Despite the significant buy-in from brewers who participated in the Arizona brew fests, hesitancy and suspicion still occasionally emerged to counteract the technological optimism and charisma of beer brewed with DPR. Though participating brewers generally embraced the overall project, not everyone was as easily persuaded. One brew team recalled their malt vendor’s reaction: “He poured [the beer], and he’s like, ‘Oh, man it looks great,’ and we’re kind of talking about it a little bit. And, before he tried it, he was like, ‘You did what?’ And then he tried it. He was like, ‘Wow, that’s really clean. It’s really good.’ But then some other brewers came in, and he was like, ‘Oh, you gotta try this poop beer!’”
The malt vendor’s comment highlights both an appreciation of the shock factor associated with feces and a desire to share the experience with others. It also hints at the difficulty in relying on a tasting experience to undo culturally situated hesitancies. One brewery owner reported that he had a regular customer who refused to drink the beer brewed with DPR: “He just said he just couldn’t because of working in sewage [treatment] for 30 years.” (Anecdotally, people involved in promoting DPR in Arizona have reported that those working in the water industry have been some of the most challenging people to get to try DPR.) Hesitancy, suspicion, and even the little moments of humor—like “You gotta try this poop beer”—all point to how past experiences intersect with present and even future moments of sensing.

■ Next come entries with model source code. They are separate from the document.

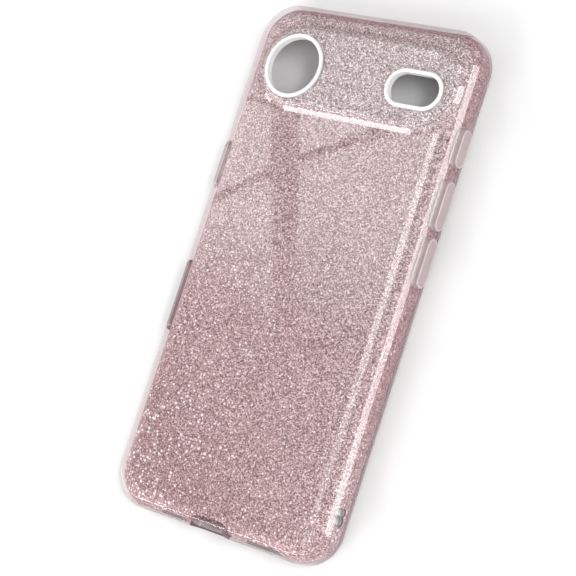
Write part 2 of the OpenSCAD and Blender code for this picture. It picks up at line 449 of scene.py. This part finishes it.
def cut_openings(piece, grow, lanyard_r, mouth, plain=0, dark=0, pale=0):
    """Cuts every opening in the walls out of a piece.

    plain, dark and pale are the material slots of the cut faces, their mouths and the lanyard's holes.
    """
    bm = bmesh.new()
    for node in ("action_button_cover", "volume_up_cover", "volume_down_cover", "side_button_cover"):
        low, high = (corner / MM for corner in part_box(node))
        side = 1 if low.x > 0 else -1
        middle, size = (low + high) / 2, high - low
        side_cutter(bm, side, middle.y, middle.z, size.y + 2 * COVER_GAP, size.z + 2 * COVER_GAP,
                    HALF_W - COVER_CUT_DEPTH, NO_MOUTH, (0, 0))
    from_x, from_y = HALF_W - CUT_DEPTH, HALF_L - CUT_DEPTH
    y, z, length, height = CAMERA_KEY
    side_cutter(bm, -1, y, z, length + 2 * grow, height + 2 * grow, from_x, mouth, (plain, dark))
    x, z, length, height = PORT
    end_cutter(bm, x, z, length + 2 * grow, height + 2 * grow, from_y, mouth, (plain, dark))
    for x, z, length, height in SOUND_SLOTS:
        end_cutter(bm, x, z, length + 2 * grow, height + 2 * grow, from_y, mouth, (0, 0))
    for y in LANYARD_HOLES:
        side_cutter(bm, 1, y, LANYARD_Z, 2 * lanyard_r, 2 * lanyard_r, from_x, mouth, (pale, dark))
    subtract(piece, bm)
    even_normals(piece)


def cut_loop_recess(plate):
    """The recess inside the plate, where the lanyard's loop passes between its holes."""
    bm = bmesh.new()
    loop_h = 2 * (LANYARD_R + LOOP_PLAY)
    middle = sum(LANYARD_HOLES) / 2
    pitch = abs(LANYARD_HOLES[0] - LANYARD_HOLES[1])
    inner, outer = LOOP_RECESS
    side_cutter(bm, 1, middle, LANYARD_Z, pitch + loop_h, loop_h, HALF_W - inner, NO_MOUTH, (0, 0),
                HALF_W - outer)
    subtract(plate, bm)
    even_normals(plate)


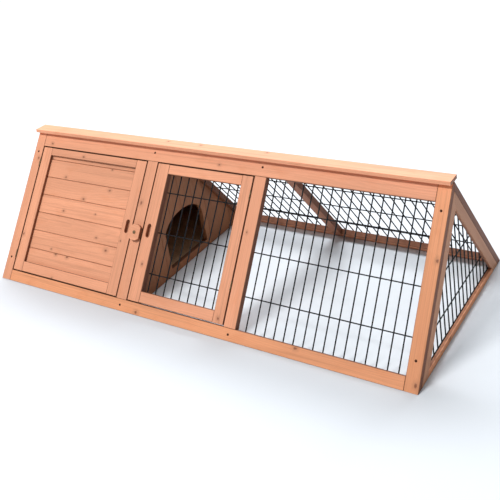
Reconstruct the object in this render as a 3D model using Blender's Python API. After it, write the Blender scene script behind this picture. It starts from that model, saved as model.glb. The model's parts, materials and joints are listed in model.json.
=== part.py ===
"""Triangular wooden rabbit hutch with a boarded house, an arched doorway and a wire run.

X runs along the ridge with the house at -X, the doors face -Y and +Z is up.
The origin lies on the ground under the middle of the hutch.
"""
import math

import bmesh
import bpy
from mathutils import Vector

# Driving dimensions of the A-frame, in metres
LENGTH = 1.180
DEPTH = 0.500
APEX_HEIGHT = 0.3305      # where the outer faces of the two panels would meet
TOP_HEIGHT = 0.3252       # the panels are planed level here, under the ridge cap
TIMBER = 0.015            # thickness of the long sides' frame members
END_TIMBER = 0.008        # thickness of the two end frames
MEMBER = 0.0325           # width of posts and door stiles
END_STILE = 0.030         # width of the outermost stiles
END_LEG = 0.0247          # width of the end frames' legs
CAP_WIDTH = 0.036
CAP_THICKNESS = 0.009
FIT = 0.0003              # gap left between pieces that touch

# Places along X on the doors' side
MULLION = (-0.1860, -0.1540)
POST = (0.1318, 0.1634)
BACK_HOUSE_POST = (-0.1560, -0.1240)
BACK_RUN_POST = (0.1640, 0.1885)

# Places up the slope of a panel, from the ground edge
BOTTOM_RAIL_TOP = 0.0282
TOP_RAIL_BOTTOM = 0.3670
BACK_RAIL_TOP = 0.0280

# Doors
DOOR_GAP = 0.0025
HINGE_GAP = 0.0030
SOLID_TOP_RAIL = 0.0200
MESH_TOP_RAIL = 0.0232
DOOR_BOTTOM_RAIL = 0.0260
MESH_LATCH_STILE = 0.0358
MESH_HINGE_STILE = 0.0293
LIP = 0.0070              # front lip of the solid door's rebate
REBATE = 0.0080
BOARD_PITCH = 0.0479
FIRST_GROOVE = 0.0946     # lowest V-groove between the door's boards
TONGUE = 0.0035
CHAMFER = 0.0014
BOARD_COUNT = 7
SLOT_CENTRE = 0.1991
SLOT_LENGTH = 0.0336
SLOT_WIDTH = 0.0120
SLOT_DEPTH = 0.0090
SLOT_INSET = 0.0160       # middle of the finger slot from the door's free edge
STOP_LAP = 0.0075         # how far the wire door's stop reaches below the top rail
STOP_HIDDEN = 0.0120      # how far it lies up the rail
STOP_THICKNESS = 0.0080

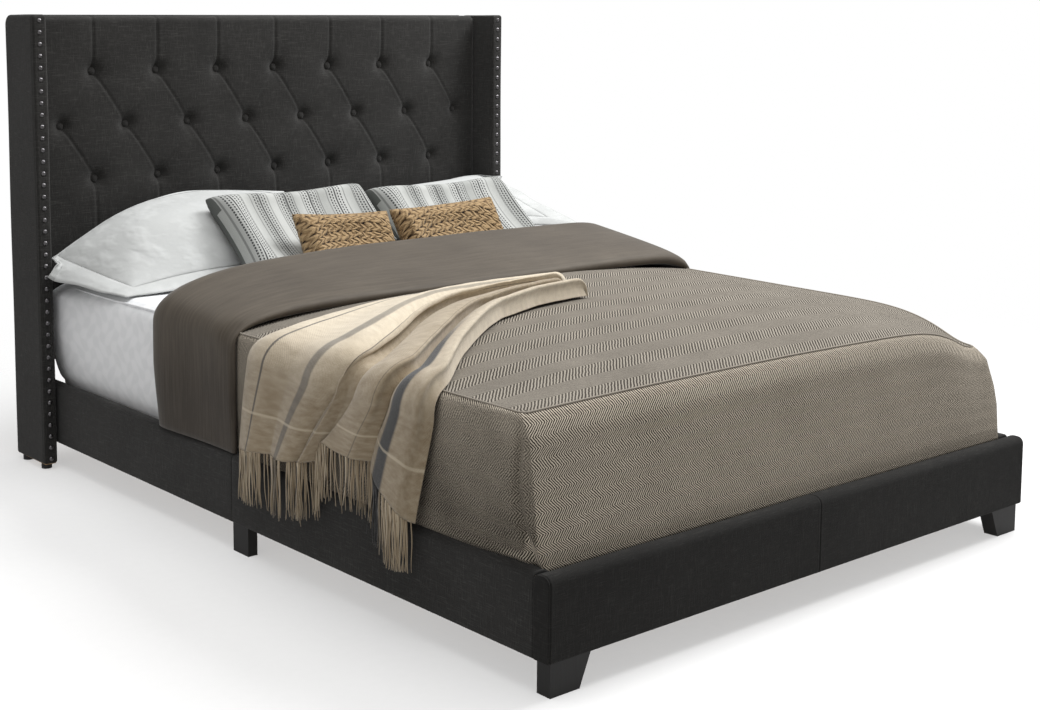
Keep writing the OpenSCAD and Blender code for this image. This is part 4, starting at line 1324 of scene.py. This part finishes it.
def braid(name, dark, middle, light):
    """Chunky plaits in curved rows: two rows of slanting lobes to a plait; as painted shade, the colour is
    lighter on the lobes and darkest in the gaps.
    """
    jute = Finish(name, Sheen_Weight=0.1, Specular_IOR_Level=0.2)
    u, v, _ = jute.split(jute.cloth())
    wander = jute.noise(jute.cloth(), 15, 2.0, 0.5)
    fibre = jute.noise(jute.cloth(), 260, 3.0, 0.7)
    clump = jute.noise(jute.cloth(), 42, 3.0, 0.6)
    rows = v + (wander - 0.5) * 0.045 - u * u * 1.6
    lane = (rows / 0.025).fract()
    lean = abs(lane - 0.5) * 2
    lobe = ((u / 0.024 + lean * 0.8 + (clump - 0.5) * 1.5) * 2 * math.pi).sin() * 0.5 + 0.5
    edge = 1 - lean.between(0.72, 1.0) * 0.8
    height = lobe * 0.6 + edge * 0.4
    # Painted shade: the colour follows the plaits' relief, lighter where it is high and dark in the gaps.
    colour = jute.mix((height * 0.55 + fibre * 0.5 - 0.02).between(0.12, 0.85), middle, light)
    gap_shade = (1 - (height + (clump - 0.5) * 1.5).between(0.24, 0.52)) * clump.between(0.28, 0.50)
    colour = jute.mix(gap_shade, colour, dark)
    return jute.finish(colour, rough=0.92, height=height * 1.6 + fibre * 0.7, depth=0.005, strength=0.8)


def crumpled(name, dark, light):
    """Washed white linen: soft wrinkles of two sizes under a fine weave, with painted shade along the
    wrinkles' creases.
    """
    linen = Finish(name, Sheen_Weight=0.1, Specular_IOR_Level=0.25)
    fold = abs(linen.noise(linen.place((7, 7, 12)), 1.0, 3.0, 0.55) - 0.5) * 2
    small = abs(linen.noise(linen.place((26, 26, 34)), 1.0, 2.0, 0.5) - 0.5) * 2
    weave = linen.noise(linen.place(), 620, 2.0, 0.6)
    # Painted shade: the colour is darker along the creases of the larger wrinkles.
    colour = linen.mix(fold.between(0, 0.35) * 0.4 + weave * 0.5, dark, light)
    return linen.finish(colour, rough=0.85, height=fold.between(0, 0.5) * 4 + small * 0.4 + weave * 0.25,
                        depth=0.0018, strength=0.4)


DASHED = dashes("dashed_cotton", tone(150, 152, 149), tone(192, 194, 191), tone(30, 31, 34))
JUTE = braid("braided_jute", tone(30, 20, 12), tone(118, 92, 63), tone(172, 146, 110))
WHITE_LINEN = crumpled("white_linen", tone(182, 184, 183), tone(204, 206, 205))
CUSHION_BACK = grainy("cushion_back", tone(66, 68, 66), tone(104, 107, 104), 0.0018, 0.9)


# %% Cushions
def tilted(node, turn, dz):
    """Middle surface of a cushion where its CAD solid leans; turn rolls it, dz raises it."""
    low, high = (np.array(c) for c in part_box(node))
    length, thick, tilt = SPECS[node]
    tilt = math.radians(tilt)
    width = high[0] - low[0]
    centre = (low + high) / 2 + np.array([0, 0, dz])
    up = np.array([0, math.cos(tilt), math.sin(tilt)])

    def place(u, v):
        a = u * width / 2 * math.cos(turn) - v * length / 2 * math.sin(turn)
        b = u * width / 2 * math.sin(turn) + v * length / 2 * math.cos(turn)
        return centre + a[:, None] * [1, 0, 0] + b[:, None] * up

    return place, width, length, thick


SPECS = {                                # length up the slope, thickness, slope in degrees
    "cushion_striped_left": (0.344, 0.105, 40.5),
    "cushion_striped_right": (0.344, 0.105, 40.5),
    "cushion_tan_left": (0.206, 0.085, 60.0),
    "cushion_tan_right": (0.206, 0.085, 60.0),
}


def make_cushion(node, body, finish, slot, back=None, turn=0.0, dz=0.0):
    """A bag blown up flat, then laid on the tilted plane of its CAD solid."""
    place, width, length, thick = tilted(node, turn, dz)
    bag = flat_bag(node.replace("cushion_", "cushion_soft_"), width, length,
                   round(width / 0.011), round(length / 0.011), pull=0.05)
    local = stuff(bag, thick)
    normals = np.zeros(len(bag.data.polygons) * 3)
    bag.data.polygons.foreach_get("normal", normals)
    bag.data.materials.append(finish)
    if back is not None:
        bag.data.materials.append(back)
        middles = np.zeros(len(bag.data.polygons) * 3)
        bag.data.polygons.foreach_get("center", middles)
        outer = middles.reshape(-1, 3)[:, 0] < -0.475 * width
        behind = ((normals.reshape(-1, 3)[:, 2] < 0) | outer).astype(np.int32)
        bag.data.polygons.foreach_set("material_index", behind)
    lay(bag, local, place)
    dress(bag, body, slot, node, fill=0.75)


make_cushion("cushion_striped_left", "striped_left_set", DASHED, "dashed_cotton", CUSHION_BACK,
             turn=0.01, dz=-0.006)
make_cushion("cushion_striped_right", "striped_right_set", DASHED, "dashed_cotton", CUSHION_BACK,
             turn=0.01, dz=-0.020)
make_cushion("cushion_tan_left", "tan_left_set", JUTE, "braided_jute", turn=-0.05)
make_cushion("cushion_tan_right", "tan_right_set", JUTE, "braided_jute", turn=0.03)


# %% [markdown]
# ## Shams
# The two big pillows lie with their outer ends flat on the sheet and lean on the headboard in
# the middle. Their covers have a flat flange all round, sewn where the stuffing ends.

# %% Sham
SHAM_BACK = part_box("sham_left")[1][1]
SHAM_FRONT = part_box("sham_left")[0][1]
SHAM_SIZE, FLANGE = (0.80, 0.44), 0.050
BAG_SHIFT, BAG_SHARE = 0.10, 0.88         # the stuffing sits towards the headboard
NAIL_LINE, BESIDE_NAILS = 0.810, 0.900    # past this x the flange stays in front of this y
RIDGE_PLACES = [0, 0.05, 0.15, 0.33, 0.57, 0.82, 1.0]
RIDGES = {-1: [0.030, 0.060, 0.110, 0.190, 0.222, 0.210, 0.190],
          1: [0.215, 0.228, 0.222, 0.198, 0.190, 0.190, 0.190]}
SLOPES = {-1: (0.10, 0.95), 1: (0.43, 0.50)}    # height at the front, growth to the back
TUCKS = {-1: 0.5, 1: 0.0}                # how much flatter the outer end lies
SLUMPS = {-1: 0.0, 1: 0.205}             # how far the outer end's front slides forward


def sham_place(side, inner, outer):
    """Middle surface of a sham: it lies down at its outer end and leans on the headboard.

    e runs from 0 at the outer end to 1 at the inner one, f from 0 at the front to 1 at the back.
    """
    def place(u, v):
        e = (1 + u * -side) / 2
        f = (1 + v) / 2
        near = [np.interp(e + shift, RIDGE_PLACES, RIDGES[side]) for shift in (-0.08, -0.04, 0, 0.04, 0.08)]
        rise = sum(near) / len(near)
        rise = rise * (1 - TUCKS[side] * bell(e, 0.02))
        x = side * (outer + (inner - outer) * e) + side * (0.09 * (f - 0.6) * bell(e, 0.35))
        slump = SLUMPS[side] * bell(e, 0.11) * (1 - f)
        y = SHAM_FRONT + 0.004 + (SHAM_BACK - SHAM_FRONT - 0.016) * f - slump
        z = sheet_high[2] + 0.010 + rise * (SLOPES[side][0] + SLOPES[side][1] * f.clip(0, 1.2) ** 1.1)
        return np.stack([x, y, z], -1)
    return place


def rest_on_sheet(bag):
    """Flattens what would sink into the sheet or into the headboard."""
    points = np.zeros(len(bag.data.vertices) * 3)
    bag.data.vertices.foreach_get("co", points)
    points = points.reshape(-1, 3)
    points[:, 2] = np.maximum(points[:, 2], sheet_high[2] + 2 * MM)
    points[:, 1] = np.minimum(points[:, 1], panel_low[1] - 12 * MM)
    bag.data.vertices.foreach_set("co", points.ravel())


def make_sham(side_name, seed):
    """A stuffed bag on the curved middle surface, with a flat flange grown outwards from its seam."""
    side = -1 if side_name == "left" else 1
    node = f"sham_{side_name}"
    width, length = SHAM_SIZE
    inner_w, inner_l = width - 2 * FLANGE, length - 2 * FLANGE
    place = sham_place(side, 0.012, 0.815)
    share = np.array([inner_w / width, inner_l / length])
    bag = flat_bag(f"sham_soft_{side_name}", inner_w, inner_l, 62, 34, pull=0.0)

    def seam(rest):
        return (np.abs(rest[:, 0]) > inner_w / 2 - 1e-4) | (np.abs(rest[:, 1]) > inner_l / 2 - 1e-4)

    local = stuff(bag, 0.165, hold=seam)
    inward = (1 - side * local[:, 0] / inner_w * 2) / 2
    local[:, 2] *= 1 - 0.35 * inward.clip(0, 1) ** 2
    bag.data.materials.append(WHITE_LINEN)
    lay(bag, local, lambda u, v: place(u * share[0], BAG_SHIFT + v * BAG_SHARE))
    rest_on_sheet(bag)
    dress(bag, f"sham_{side_name}_set", "white_linen", node, fill=0.6)
    turns = np.array([[-1, -1], [1, -1], [1, 1], [-1, 1], [-1, -1]])
    around = np.concatenate([np.linspace(start, end, steps)[:-1]
                             for start, end, steps in zip(turns, turns[1:], (70, 40, 70, 40))])
    grow = np.linspace(0, 1, 7)
    inner = np.array([share[0], BAG_SHARE]) * 0.985
    uv = around[None] * (inner + (1 - inner) * grow[:, None])[:, None]
    uv[..., 1] += BAG_SHIFT * (1 - grow[:, None])
    flat = place(uv[..., 0].ravel(), uv[..., 1].ravel()).reshape(uv.shape[:2] + (3,))
    droop = grow[:, None] ** 1.5
    flat[..., 2] -= 10 * MM * droop * (0.4 + 0.6 * bell(uv[..., 1] + 1, 0.5))
    flat[..., 2] += 5 * MM * waves(flat * np.array([1, 1, 0.2]), 0.22, seed) * droop
    flat[..., 2] = np.maximum(flat[..., 2], sheet_high[2] + 3 * MM)
    beside = np.abs(flat[..., 0]) > NAIL_LINE
    flat[..., 1] = np.where(beside, np.minimum(flat[..., 1], BESIDE_NAILS), flat[..., 1])
    flat[..., 1] = np.minimum(flat[..., 1], panel_low[1] - 8 * MM)
    edge = mesh_piece(f"sham_flange_{side_name}", flat, wrap=(False, True), finish=WHITE_LINEN)
    shell = edge.modifiers.new("two_layers", "SOLIDIFY")
    shell.thickness, shell.offset = 3 * MM, 0
    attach(edge, f"sham_{side_name}_set")


make_sham("left", 81)
make_sham("right", 82)
print("the bed is made")


# %% [markdown]
# ## Floor
# A plain pale floor catches a soft shadow and is not part of the bed.

# %% Floor
def fading_floor(name, near, far):
    """Pale matt floor that fades out between two distances from the bed's middle."""
    paint = Finish(name, Specular_IOR_Level=0.1)
    x, y, _ = paint.split(paint.place())
    away = (x * x + y * y) ** 0.5
    grain = paint.noise(paint.place(), 40, 2.0, 0.5)
    colour = paint.mix(grain, tone(247, 247, 247), tone(251, 251, 251))
    return paint.finish(colour, rough=0.9, alpha=0.55 * (1 - away.between(near, far)))


corners = np.array([[[-1, -1, 0], [-1, 1, 0]], [[1, -1, 0], [1, 1, 0]]]) * 4.0
floor = mesh_piece("studio_floor", corners, finish=fading_floor("studio_floor", 1.0, 3.4))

Efforts to activate the yum factor, playful as they may be, are political acts embedded within larger processes of decisionmaking. By engaging inhabitants, policymakers, and members of the press in using their bodies to “taste” the future, proponents of DPR are asking different publics to actively support legislative, regulatory, and infrastructural changes to the status quo. As participants taste, they accept a physiological invitation to rewrite the connections between taste and memory, to erase past concerns not just about the quality of a single glass of water, but also about the capacity of technologies, regulators, experts, and governments to provide all people with access to safe and good water.